Nobody can predict whether the market can go up or down in this manipulated crazy market where bad economic data can turn into positive rally or some rumor or good economic data could lead to big sell off. There are many technical indicator available by different broker. In this article I'll discuss about Simple moving average (SMA) to visualise whether its uptrend or downtrend. You can predict 95% of time correctly.

 A simple, or arithmetic, moving average that is calculated by adding the closing price of the security for a number of time periods and then dividing this total by the number of time periods.


As shown in the chart above, many traders watch for short-term averages to cross above longer-term averages to signal the beginning of an uptrend. As shown by the blue arrows, short-term averages (e.g. 15-period SMA) act as levels of support when the price experiences a pullback. Support levels become stronger and more significant as the number of time periods used in the calculations increases.

I use google finance for most of my trading http://www.google.com/finance
The chart is simple and easy to use. Set it to 1d  by clicking on 1d inside chart. Below I have shown how to set the chart.

Go to http://www.google.com/finance then click on Dow Jones and then click on 1d, and then set Technical to simple moving average

Set SMA to 20 and 50

Practical example of uptrend and downtrend

Dow jones April 27th chart - look for curve in SMA(20) which decides whether stocks will be in uptrend or downtrend in advance. Use this technical for any stocks.

EXPEDIA chart for April 27th, Since Stock opened leg up, it was a bullish sign or uptrend, and as soon as SMA(50) crossed above SMA(20), stock started sliding down. 

Sandisk chart for April 27th, look for the curve in SMA(20) to know if it will be uptrend or downtrend. 

Aapl chart for April 27th, Blue arrow shows the curve where SMA(20) will start crossing SMA(50) which is bullish sign, you should buy share or buy call at this point. Red arrow curve shows downtrend when SMA(20) will cross and stay below SMA(50) at this point buy put or short stock.

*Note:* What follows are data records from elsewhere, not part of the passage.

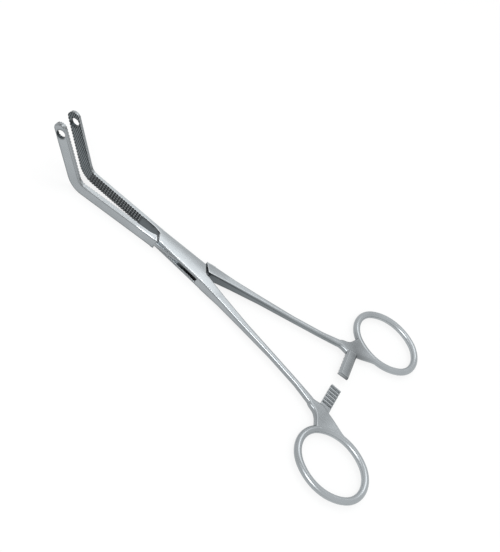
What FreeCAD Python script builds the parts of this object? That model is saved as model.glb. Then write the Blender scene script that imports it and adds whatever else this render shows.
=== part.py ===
import FreeCAD, Part
import math
import os
import re
import Sketcher
from FreeCAD import Placement, Rotation, Vector

# Bone graft holder: ring-handled forceps with a box lock, a ratchet and bent, drilled jaws.
# X runs from the pivot to the jaws, Z along the pivot pin, Y across the two arms.
# The origin is on the pin's axis, on the underside of the lock.
# Each arm is drawn closed about the lock's mid-height, then raised and turned by half the opening,
# so the part rests open as in use.
# Places on an arm: x along the arm, and "out", its distance from the middle on the jaw's side.

doc = FreeCAD.newDocument("bone_graft_holder")
sizes = doc.addObject("Spreadsheet::Sheet", "Sizes")

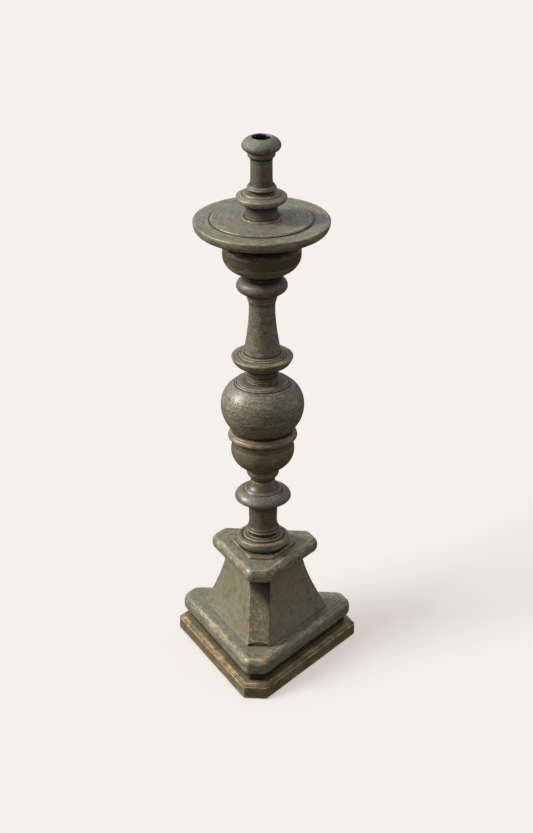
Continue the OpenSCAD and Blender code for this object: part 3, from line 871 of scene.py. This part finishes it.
def felt():
    """Dark pressed felt."""
    s = Shader("felt")
    fibre = s.noise(s.stretched((3.0, 3.0, 3.0)), 1.0, 5, 0.75, 1.2)
    tone = s.noise(s.stretched((0.2, 0.2, 0.2)), 1.0, 3, 0.6)
    base = s.mix(s.span(fibre, 0.3, 0.7), srgb(38, 38, 34), srgb(66, 65, 58))
    base = s.mix(s.span(tone, 0.4, 0.7, 0.0, 0.4), base, srgb(52, 47, 38))
    s.plug(s.surface.inputs["Base Color"], base)
    s.plug(s.surface.inputs["Roughness"], s.span(fibre, 0.3, 0.7, 0.88, 1.0))
    s.surface.inputs["Sheen Weight"].default_value = 0.3
    s.plug(s.surface.inputs["Normal"], s.bump(fibre, 0.8, 0.3 * MM))
    return s.material


def blackened():
    """Blackened sheet metal, scuffed by candles."""
    s = Shader("blackened")
    scuff = s.noise(s.stretched((0.5, 0.5, 0.05)), 1.0, 5, 0.7)
    soot = s.noise(s.stretched((0.12, 0.12, 0.12)), 1.0, 4, 0.6)
    base = s.mix(s.span(scuff, 0.45, 0.75), srgb(34, 40, 50), srgb(78, 86, 98))
    base = s.mix(s.span(soot, 0.4, 0.7, 0.0, 0.7), base, srgb(22, 23, 26))
    s.plug(s.surface.inputs["Base Color"], base)
    s.surface.inputs["Metallic"].default_value = 0.7
    s.plug(s.surface.inputs["Roughness"], s.span(scuff, 0.3, 0.7, 0.32, 0.5))
    s.plug(s.surface.inputs["Normal"], s.bump(scuff, 0.3, 0.15 * MM))
    return s.material


def pale_floor():
    """Plain pale sweep: most of its light is its own, so its tone is even and its shadows soft."""
    s = Shader("pale_floor")
    s.surface.inputs["Base Color"].default_value = (FLOOR_GREY, FLOOR_GREY, FLOOR_GREY, 1)
    s.surface.inputs["Roughness"].default_value = 1.0
    s.surface.inputs["Specular IOR Level"].default_value = 0.0
    s.surface.inputs["Emission Color"].default_value = (*FLOOR_GLOW, 1)
    s.surface.inputs["Emission Strength"].default_value = 1.0
    return s.material


# ---------------------------------------------------------------- the candlestick

COLUMN = column_outline()
# The direction in degrees that each wall and each corner of the pedestal faces
SIDE_WAYS = {"left": 210, "right": 330, "back": 90}
CORNER_WAYS = {"front": -90, "right": 30, "left": 150}


def build_base():
    brushed = (0.02, 0.3, 0.3)
    # the boards' roundings get the strongest pale strokes: wear and a painted highlight
    stone = painted("paint_boards", brushed, brown=0.3, patches=0.35, khaki=0.55, gloss=0.95,
                    contrast=1.25, rubbed_and_sheen=0.75, edges="grain")
    low = painted("paint_plinth", brushed, brown=1.0, wear=1.0, patches=0.5, shade=0.95,
                  khaki=1.0, edges="grain")
    # the spacer is painted near-black: it stands for the shade in the gap under the slab
    spacer_shade = painted("painted_shade_spacer", brushed, wear=0.1, patches=0.0, shade=0.08, edges="grain")
    pad_coat = painted("paint_pad", brushed, brown=0.6, wear=0.72, patches=0.3, shade=0.85,
                       edges="grain")
    board("felt", "felt_sheet", felt(), 3, 3 * MM, 0, 0.3 * MM)
    board("plinth_board", "plinth", low, 5, 4.5 * MM, 26)
    # painted shade all over the spacer
    board("spacer", "spacer_board", spacer_shade, 7, 1.2 * MM, 4, sheltered=1.0)
    board("slab", "lower_slab", stone, 9, 10 * MM, 18)
    board("cap_slab", "upper_slab", stone, 11, 9 * MM, 12)
    # painted shade on the pad under the foot's ring
    board("thin_pad", "column_pad", pad_coat, 13, 1.2 * MM, 6, beneath=32 * MM)
    for way, direction in SIDE_WAYS.items():
        flat = painted(f"paint_panel_{way}", (0.09, 0.09, 0.07), brown=0.3, patches=0.35,
                       khaki=0.75, contrast=0.75, shade=1.03)
        panel(f"panel_{way}", f"side_panel_{way}", direction, flat, 17 + direction)
    for way, direction in CORNER_WAYS.items():
        flat = painted(f"paint_strip_{way}", (0.3, 0.3, 0.05), brown=0.6, patches=0.3,
                       khaki=0.6, facing=direction)
        corner_strip(f"strip_{way}", f"corner_strip_{way}", direction, flat, 211 + direction)


def build_column():
    """The turned pieces from the foot up. For each: its CAD node, how many chips, its darker zone
    (painted shade on most pieces, a stain on the stem) and how its paint differs."""
    pieces = {
        # the foot's zone: painted shade under its big ring
        "foot": ("foot_turning", 10, (-1.0, 0.3, 0.1, 1.0),
                 {"brown": 0.5, "patches": 0.3, "wear": 0.8, "shade": 0.95}),
        # the stem's zone: the shaft's brown stain
        "stem": ("stem_turning", 10, (-1.0, 0.6, 0.03, 0.6),
                 {"brown": 0.35, "patches": 0.7, "gloss": 1.2, "khaki": 0.15, "wear": 0.8,
                  "rubbed_and_sheen": 0.15, "shade": 0.85}),
        # the lower cup's zone: painted shade on the neck at its foot
        "cup_lower": ("lower_cup", 10, (-1.0, 0.22, 0.04, 0.85),
                      {"brown": 0.8, "patches": 0.4, "grime_and_shade": 0.25, "khaki": 0.7, "wear": 0.8,
                       "shade": 0.92}),
        # the ball's zone: browner and darker towards the bottom
        "ball_turned": ("ball", 4, (-1.0, 0.44, 0.3, 0.2),
                        {"brown": 0.35, "patches": 0.7, "khaki": 0.4, "wear": 0.7,
                         "contrast": 1.45, "shade": 1.04}),
        "trumpet_shaft": ("trumpet", 10, None,
                          {"brown": 0.5, "patches": 0.5, "contrast": 1.5, "khaki": 0.35,
                           "wear": 0.8}),
        # the upper knop's zone: painted shade over its upper half
        "knop_upper": ("upper_knop", 6, (0.5, 2.0, 0.3, 0.6),
                       {"brown": 0.4, "patches": 0.3, "shade": 0.8, "khaki": 0.2, "gloss": 0.75,
                        "rubbed_and_sheen": 0.2}),
        # the bowl's zone: painted shadow of the drip plate over its upper half
        "bowl_turned": ("bowl", 10, (0.49, 2.0, 0.03, 1.0),
                        {"brown": 0.3, "patches": 0.4, "khaki": 0.8, "gloss": 0.8}),
        "plate": ("drip_plate", 26, None,
                  {"brown": 0.1, "patches": 0.4, "wear": 0.85, "contrast": 1.15}),
        "disc": ("cup_disc", 12, None, {"brown": 0.3, "patches": 0.3, "wear": 0.85}),
        # the candle cup's zone: painted shade on the neck ring under its rim
        "cup": ("candle_cup", 14, (0.6, 0.76, 0.05, 0.5),
                {"brown": 0.3, "patches": 0.3, "shade": 0.83, "khaki": 0.1, "wear": 0.85,
                 "rubbed_and_sheen": 0.2, "gloss": 0.6}),
    }
    for seed, (name, (node, chips, zone, looks)) in enumerate(pieces.items(), 31):
        coat = painted(f"paint_{name}", edges="grain", **looks)
        turned(name, node, coat, seed, chips, zone=zone)
    turned("liner", "socket_liner", blackened(), 57, 0, 0.12 * MM)


def coat_hidden():
    """The screws, blocks and wedge inside keep their CAD shape and get their own materials."""
    metal, timber = steel(), bare_wood()
    for node in ("plinth_screws", "slab_screws", "cap_screws"):
        NODES[node].data.materials[0] = metal
    for node in ("corner_blocks", "tenon_wedge"):
        NODES[node].data.materials[0] = timber


build_base()
build_column()
coat_hidden()

# ---------------------------------------------------------------- floor, light, camera

FLOOR_GREY = 0.34
FLOOR_GLOW = (0.517, 0.481, 0.437)
FLOOR_SUN = 6.0  # the light that casts the soft shadow on the sweep
FLOOR_REACH = 14.0
SKY = (0.95, 0.985, 1.0)  # cool soft light from above
SKY_STRENGTH = 0.48
GROUND_LIGHT = (1.0, 0.82, 0.55)  # and a little warm light from below
GROUND_STRENGTH = 0.12


def add_floor():
    mesh = bpy.data.meshes.new("floor")
    r = FLOOR_REACH
    mesh.from_pydata([(-r, -r, 0), (r, -r, 0), (r, r, 0), (-r, r, 0)], [], [(0, 1, 2, 3)])
    floor = bpy.data.objects.new("floor", mesh)
    bpy.context.scene.collection.objects.link(floor)
    floor.data.materials.append(pale_floor())
    floor.visible_diffuse = False  # the sweep doesn't light the piece from below
    floor.visible_glossy = False
    return floor


def add_sun(name, towards, strength, spread, colour, lit=None, unlit=None):
    """Soft light from far away, from the direction it is seen in. It can be kept to one object or
    kept off one, as a flag on a stand would."""
    data = bpy.data.lights.new(name, "SUN")
    data.energy = strength
    data.color = colour
    data.angle = math.radians(spread)
    lamp = bpy.data.objects.new(name, data)
    lamp.rotation_euler = Vector(towards).to_track_quat("Z", "Y").to_euler()
    bpy.context.scene.collection.objects.link(lamp)
    shaded = lit or unlit
    if shaded:
        group = bpy.data.collections.new(f"{name}_reach")
        group.objects.link(shaded)
        group.collection_objects[0].light_linking.link_state = "INCLUDE" if lit else "EXCLUDE"
        lamp.light_linking.receiver_collection = group


def add_lights(floor):
    world = bpy.data.worlds.new("studio")
    bpy.context.scene.world = world
    world.use_nodes = True
    tree = world.node_tree
    background = tree.nodes["Background"]
    way = tree.nodes.new("ShaderNodeTexCoord")
    parts = tree.nodes.new("ShaderNodeSeparateXYZ")
    tree.links.new(way.outputs["Generated"], parts.inputs["Vector"])
    rise = tree.nodes.new("ShaderNodeMapRange")
    rise.interpolation_type = "SMOOTHSTEP"
    tree.links.new(parts.outputs["Z"], rise.inputs["Value"])
    rise.inputs["From Min"].default_value = -0.12
    rise.inputs["From Max"].default_value = 0.3
    tone = tree.nodes.new("ShaderNodeMix")
    tone.data_type = "RGBA"
    colours = [s for s in tone.inputs if s.type == "RGBA"]
    colours[0].default_value = (*(c * GROUND_STRENGTH for c in GROUND_LIGHT), 1)
    colours[1].default_value = (*(c * SKY_STRENGTH for c in SKY), 1)
    tree.links.new(rise.outputs["Result"], tone.inputs["Factor"])
    result = [s for s in tone.outputs if s.type == "RGBA"][0]
    tree.links.new(result, background.inputs["Color"])
    background.inputs["Strength"].default_value = 1.0
    add_sun("key", (-0.84, -0.06, 0.56), 4.2, 14, (1.0, 0.995, 0.98), unlit=floor)
    add_sun("top", (-0.50, 0.30, 0.80), 0.7, 40, (0.92, 0.97, 1.0), unlit=floor)
    add_sun("wide", (-0.75, -0.55, 0.45), 0.5, 60, (1.0, 0.98, 0.95), unlit=floor)
    add_sun("rim", (0.92, 0.20, 0.25), 0.25, 50, (0.97, 0.98, 1.0), unlit=floor)
    add_sun("sweep", (-0.84, -0.545, 0.40), FLOOR_SUN, 36, (1.0, 1.0, 1.0), lit=floor)


VIEW_TURN = math.radians(5.1)  # the base's front corner points a little right of the camera
VIEW_DISTANCE = 2.850
VIEW_HEIGHT = 1.655
VIEW_DOWN = 0.4398  # radians below level
VIEW_LEFT_RIGHT = 0.0016
VIEW_ROLL = -0.004
VIEW_LENS = 116.73


def add_camera():
    """A long lens at a standing person's eye height, looking down about 25 degrees."""
    data = bpy.data.cameras.new("camera")
    data.lens = VIEW_LENS
    data.sensor_width = 36
    data.clip_end = 60
    camera = bpy.data.objects.new("camera", data)
    bpy.context.scene.collection.objects.link(camera)
    ahead = Vector((
        math.sin(VIEW_LEFT_RIGHT) * math.cos(VIEW_DOWN),
        math.cos(VIEW_LEFT_RIGHT) * math.cos(VIEW_DOWN),
        -math.sin(VIEW_DOWN),
    ))
    right = Vector((math.cos(VIEW_LEFT_RIGHT), -math.sin(VIEW_LEFT_RIGHT), 0))
    up = right.cross(ahead)
    tilted_right = right * math.cos(VIEW_ROLL) + up * math.sin(VIEW_ROLL)
    tilted_up = up * math.cos(VIEW_ROLL) - right * math.sin(VIEW_ROLL)
    facing = Matrix((tilted_right, tilted_up, -ahead)).transposed().to_4x4()
    spin = Matrix.Rotation(VIEW_TURN, 4, "Z")
    camera.matrix_world = spin @ Matrix.Translation((0, -VIEW_DISTANCE, VIEW_HEIGHT)) @ facing
    bpy.context.scene.camera = camera


add_lights(add_floor())
add_camera()
bpy.context.scene.view_settings.view_transform = "Standard"

bpy.context.view_layer.update()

VIX is in contango, so after initial rally, its likely to sell off. As you can see in TVIX, it started with bullish trend, but a curve was formed and from that point the stock was likely to sell off. SMA(20) was below SMA(50) and so the sell off continued.
UVXY selling off after initial rally as vix is in contango. Red circle is bearish sign, blue cricle is bullish sign

SVXY selling off after initial rally as vix is in contango. Red circle is bearish sign, blue cricle is bullish sign

XIV rally after initial sell off as vix is in contango. Red circle is bearish sign, blue cricle is bullish sign
VXX sold off after initially rally as you see SMA(20) formed a curved where it reversed the uptrend to downtrend. Also at one point it seems SMA(20) would cross SMA(50) and it could rally upside but instead it sold off. This kind of chart is bit tricky to predict. 
It is very easy to visualise the uptrend or downtrend. Look for the curve in advance for the uptrend or downtrend. Usually, there is 2-3% move upside or downside, so take advantage of it. Just try yourself and see if you find this tool useful while trading. Goodluck...!!